В недавнем интервью Борис Гройс говорит о страхе будущего как об одном из главных свойств современности, а об идее спасения от будущего – как о насущной проблеме. «Есть ощущение, что будущее в какой бы то ни было форме влечет за собой некие неприятности и ухудшения того, что есть. Общая тенденция заключается в том, чтобы как-то удержаться и сохранить то, что есть. Иными словами, сейчас актуальны спасение от будущего, сохранение статус-кво».

Пожалуй, нигде этот страх не силен так, как в России. Принято ужасаться числу сторонников Путина, тому, что его поддерживают (если верить социологам) 84 или 86 процентов россиян. Но реальная консолидация едва ли не стопроцентна, и сводится она к страху перед завтрашним днем, который объединяет всех: Путина, московских таксистов, провинциальных учителей, пользователей соцсетей и деятелей протестного движения. Сама мысль о том, что неприглядное и неуютное сегодня не является финальной точкой, о том, что завтра будет хуже, становится источником тяжелой, тайной, общей для всех тревоги. Завтрашний день обещает многие и неизвестные беды – войну, кризис, революцию, массовые репрессии, и то, что все это скорее всего не произойдет одновременно, не учитывается логикой невроза.

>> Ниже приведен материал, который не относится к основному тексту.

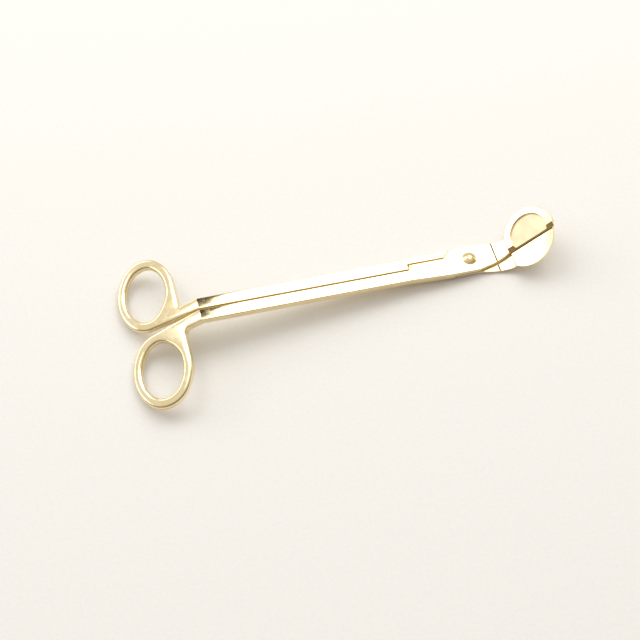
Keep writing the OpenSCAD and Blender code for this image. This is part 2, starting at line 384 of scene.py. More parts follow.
# %% The half that carries the head
TIP_ROUND = 1.0
LAP_CORNER, SHOULDER_CORNER, SMALL_CORNER = 0.4, 0.6, 0.3
HEAD_SET_BACK = 1.8


def long_half(head_centre, head_radius, neck_far, neck_near, fillet, far_y, near_y):
    """The plate that runs from the loop to the head. far_y and near_y are where the head's arc ends."""
    cx, cy = head_centre
    start = math.degrees(math.atan2(far_y - cy, -math.sqrt(max(head_radius ** 2 - (far_y - cy) ** 2, 0))))
    end = math.degrees(math.asin((near_y - cy) / head_radius))
    head = [(cx + head_radius * math.cos(math.radians(start)), far_y, TIP_ROUND)]
    head += [(x, y, 0) for x, y in arc(cx, cy, head_radius, start + 7, end - 2)]
    points = [(-LAP_BACK, -LAP_OVER, LAP_CORNER), (-SHOULDER, -LAP_OVER, SHOULDER_CORNER),
              (-SHOULDER + PLATE_HALF - LAP_OVER, -PLATE_HALF, CORNER_ROUND),
              (TAPER_X, -PLATE_HALF, CORNER_ROUND), (FLAT_HEAD - HEAD_SET_BACK, neck_far, 0)]
    points += head
    points += [(cx + head_radius * math.cos(math.radians(end)), near_y, SMALL_CORNER)]
    points += [(FLAT_HEAD, neck_near, 0), (TAPER_X, PLATE_HALF, CORNER_ROUND),
               (-SHOULDER, PLATE_HALF, CORNER_ROUND), (-LAP_BACK - SIDE_GAP, ARM_OUT, 0)]
    points += loop_run(fillet)
    points += [(-LAP_BACK, ARM_IN, SMALL_CORNER)]
    outline = soft_outline(points)
    keen = (outline[:, 0] > FLAT_HEAD - 2) & (abs(outline[:, 1] - near_y) < 0.4)
    return outline, keen


def short_half(fillet):
    """The other half of the thickness, from the loop to the root beside the lap."""
    pocket = LAP_OVER + SIDE_GAP
    slant = SHOULDER + SIDE_GAP * (math.sqrt(2) - 1)
    points = [(-LAP_BACK - SIDE_GAP, ARM_IN, SMALL_CORNER), (-LAP_BACK - SIDE_GAP, pocket, LAP_CORNER),
              (-slant, pocket, SHOULDER_CORNER),
              (-slant + PLATE_HALF - pocket, PLATE_HALF, SMALL_CORNER), (-SHOULDER, PLATE_HALF, 0),
              (-LAP_BACK - SIDE_GAP, ARM_OUT, 0)]
    points += loop_run(fillet)
    return soft_outline(points)


print("a lap plate is", 2 * PLATE_HALF, "mm wide and", HALF - GAP, "mm thick")

# %% [markdown]
# ## Cutting tools
# The pan's recess is turned, so its cutter is a lathe shape: a flat floor, a small fillet, a wall and a
# flare that takes the sharp corner off the rim. The cutting edges are ground flat at a slope, which a
# wedge does. The rivet's bore is a plain drill.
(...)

Путинское правление последних лет (с его консервирующими проектами в жанре «остановись, мгновенье») было первым симптомом этого мировоззренческого поворота. Общее место, которое сложно обойти в разговоре о Путине, – что в политическом поле он прежде всего озабочен сохранением того самого status quo, укреплением своего места за игровым столом. Собственно говоря, к этому в широком смысле сводился конфликт Путина с Болотной площадью: он напоминал об общественном договоре нулевых (обмен участия в политической жизни на частные радости перемещения, потребления, нехитрые нефтяные бонусы), оппозиция требовала будущего, возвращения в исторический процесс, динамики вместо статики. Но когда события задвигались, наступившая динамика оказалась пуще всякой статики – и уже зимой 2013-го много говорили и думали о том, как хорошо было бы вернуться хотя бы на несколько ходов назад. В прошлое лето, в протестную весну 2012-го, в мирную осень 2011-го – когда еще не было «Болотного дела», людоедских законов, запретов на профессию и много еще чего. В теплую статику, где жизнь была, получается, куда выносимее.